# ETL - COVID State Vaccination Data
This project consolidates COVID vaccination data for the US by State to prepare it for uploading to a Postgres Database 
- Notes on the data: Unfortunately, I was not able to find consolidated vaccine data on the CDC websites that would give me everything that I wanted.....I could get culumulative totals by state, and I could get daily counts at the national level, but I wanted daily vaccination counts by State. So I had to useOur World in Data's site and download several different files to get the data that I wanted. https://ourworldindata.org/us-states-vaccinations
    - us-covid-number-fully-vaccinated-in-US.csv
    - us-covid-share-fully-vaccinated.csv
    - us-daily-covid-vaccine-doses-administered-by-state.csv
    - us-daily-covid-vaccine-doses-per-million.csv

The various steps are detailed below:
1. [Merge CSVs of State-level Vaccination Data](#Merge-CSVs-of-State-level-Vaccination-Data ) 


In [1]:
# Dependencies
import pandas as pd


## Extract, Merge and Clean State level Vaccination Data 

In [2]:
# Files to Load
number_fully_vaccinated_to_load = "Resources/us-covid-number-fully-vaccinated-in-US.csv"
share_fully_vaccinated_to_load = "Resources/us-covid-share-fully-vaccinated.csv"
number_doses_administered_to_load = "Resources/us-daily-covid-vaccine-doses-administered-by-state.csv"
number_doses_per_million_to_load = "Resources/us-daily-covid-vaccine-doses-per-million.csv"

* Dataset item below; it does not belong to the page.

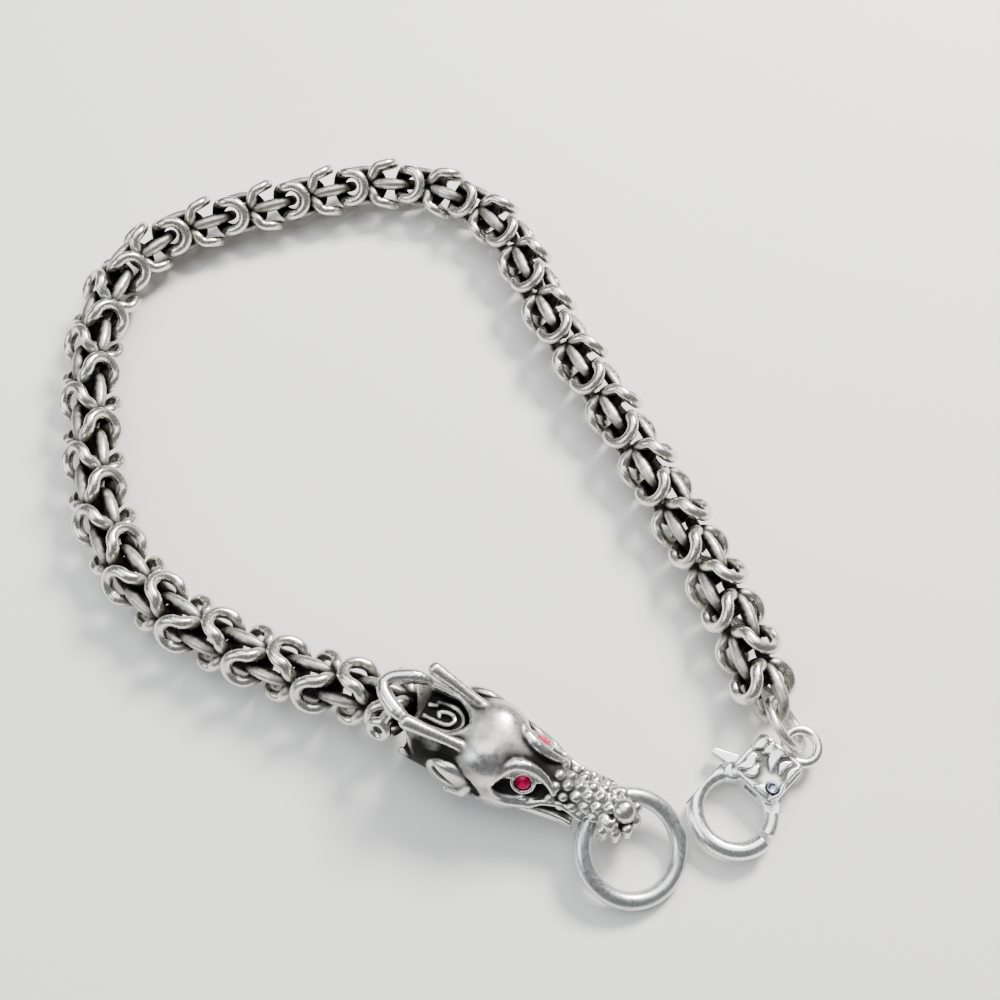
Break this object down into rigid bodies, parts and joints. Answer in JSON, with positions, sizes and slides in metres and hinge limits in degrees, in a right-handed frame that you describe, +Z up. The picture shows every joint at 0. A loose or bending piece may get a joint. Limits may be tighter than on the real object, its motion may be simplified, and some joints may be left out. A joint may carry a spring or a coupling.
{
  "type": "bracelet",
  "caption": "Antiqued silver bracelet: heavy four-sided woven chain with a dragon's head that holds a ring in its jaws, and a lobster ring clasp, lying open.",
  "frame": {"origin": "on the table, under the middle of the outline seen from above", "axes": "+Z up from the table; +X to the right and +Y away from the viewer, as the bracelet lies"},
  "size_m": [0.0698, 0.0764, 0.009],
  "materials": {
    "chain_silver": "antiqued silver, bright on the worn tops and dark in the hollows",
    "pin_silver": "plain silver wire",
    "head_silver": "antiqued cast silver, polished on the skull",
    "eye_stone": "cut red glass or garnet",
    "ring_silver": "satin silver",
    "clasp_silver": "bright worn silver",
    "lever_silver": "satin silver",
    "rivet_silver": "darker steel pin",
    "end_ring_silver": "satin silver wire"
  },
  "bodies": {
    "bracelet": {"chain": "chain_silver", "neck_pin": "pin_silver", "dragon_head": "head_silver", "left_eye": "eye_stone", "right_eye": "eye_stone", "clasp_body": "clasp_silver", "clasp_rivet": "rivet_silver", "end_ring": "end_ring_silver"},
    "ring": {"mouth_ring": "ring_silver"},
    "lever": {"clasp_lever": "lever_silver"}
  },
  "joints": [
    {"name": "ring_lift", "type": "hinge", "parent": "bracelet", "child": "ring", "pos_m": [0.01649, -0.03133, 0.00287], "axis": [-0.7524, -0.6587, 0], "range_deg": [0, 34]},
    {"name": "lever_open", "type": "hinge", "parent": "bracelet", "child": "lever", "pos_m": [0.03009, -0.02898, 0.00137], "axis": [0, 0, 1], "range_deg": [-40, 0], "stiffness_Nm_per_rad": 0.002, "springref_deg": 28.65}
  ]
}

# Read Vaccine date files and store into Pandas DataFrames
nbr_fully_vaccinated_df = pd.read_csv(number_fully_vaccinated_to_load)
shr_fully_vaccinated_df = pd.read_csv(share_fully_vaccinated_to_load)
nbr_doses_administered_df = pd.read_csv(number_doses_administered_to_load)
nbr_doses_per_million_df = pd.read_csv(number_doses_per_million_to_load)


In [3]:
# Remove empty columns before merging
nbr_fully_vaccinated_df = nbr_fully_vaccinated_df.drop(columns=['Code'])
shr_fully_vaccinated_df = shr_fully_vaccinated_df.drop(columns=['Code'])
nbr_doses_administered_df = nbr_doses_administered_df.drop(columns=['Code'])
nbr_doses_per_million_df = nbr_doses_per_million_df.drop(columns=['Code'])

# Combine the data into a single dataset dropping the empty columns 
df1 = pd.merge(nbr_fully_vaccinated_df, shr_fully_vaccinated_df, how="left", on=["Entity","Date"])
df2 = pd.merge(df1,nbr_doses_administered_df, how="left", on=["Entity","Date"])
df3 = pd.merge(df2, nbr_doses_per_million_df, how="left", on=["Entity","Date"])
# df3.head(100)

In [4]:
# Clean up the merged file: 
# Remove duplicate data that is listed under Federal Agencies (in addition to being duplicates, they also contains many NaNs):
# Bureau of Prisons, Dept of Defense, Indian Health Svc, Long Term Care, Veterans Health
vaccinations_df = df3.loc[(df3["Entity"] != "Bureau of Prisons") &
                          (df3["Entity"] != "Dept of Defense") &
                          (df3["Entity"] != "Indian Health Svc") &
                          (df3["Entity"] != "Long Term Care") &
                          (df3["Entity"] != "Veterans Health"), :].copy()

# Replace remaining NaN values with zeros - these primarily occurred on the first day of data collection for some states.
vaccinations_df.fillna(value=0, inplace=True)

# Change the columns back to ints (fillna added a decimal position)
vaccinations_df['daily_vaccinations'] = vaccinations_df['daily_vaccinations'].astype(int) 
vaccinations_df['daily_vaccinations_per_million'] = vaccinations_df['daily_vaccinations_per_million'].astype(int)

# Change column name from Entity to State to better reflect the content of the final, cleaned up dataframe. 
vaccinations_df.rename(columns={'Entity':'State'}, 
                 inplace=True)
vaccinations_df.head()

Unnamed: 0,State,Date,people_fully_vaccinated,people_fully_vaccinated_per_hundred,daily_vaccinations,daily_vaccinations_per_million
0,Alabama,1/12/2021,7270,0.15,0,0
1,Alabama,1/13/2021,9245,0.19,5906,1205
2,Alabama,1/15/2021,13488,0.28,7478,1525
3,Alabama,1/19/2021,16346,0.33,7523,1534
4,Alabama,1/20/2021,17956,0.37,7880,1607


In [5]:
# Write the merged/cleaned up file to a new, single csv file
vaccinations_df.to_csv('Resources\MergedVaccinations.csv', index = False)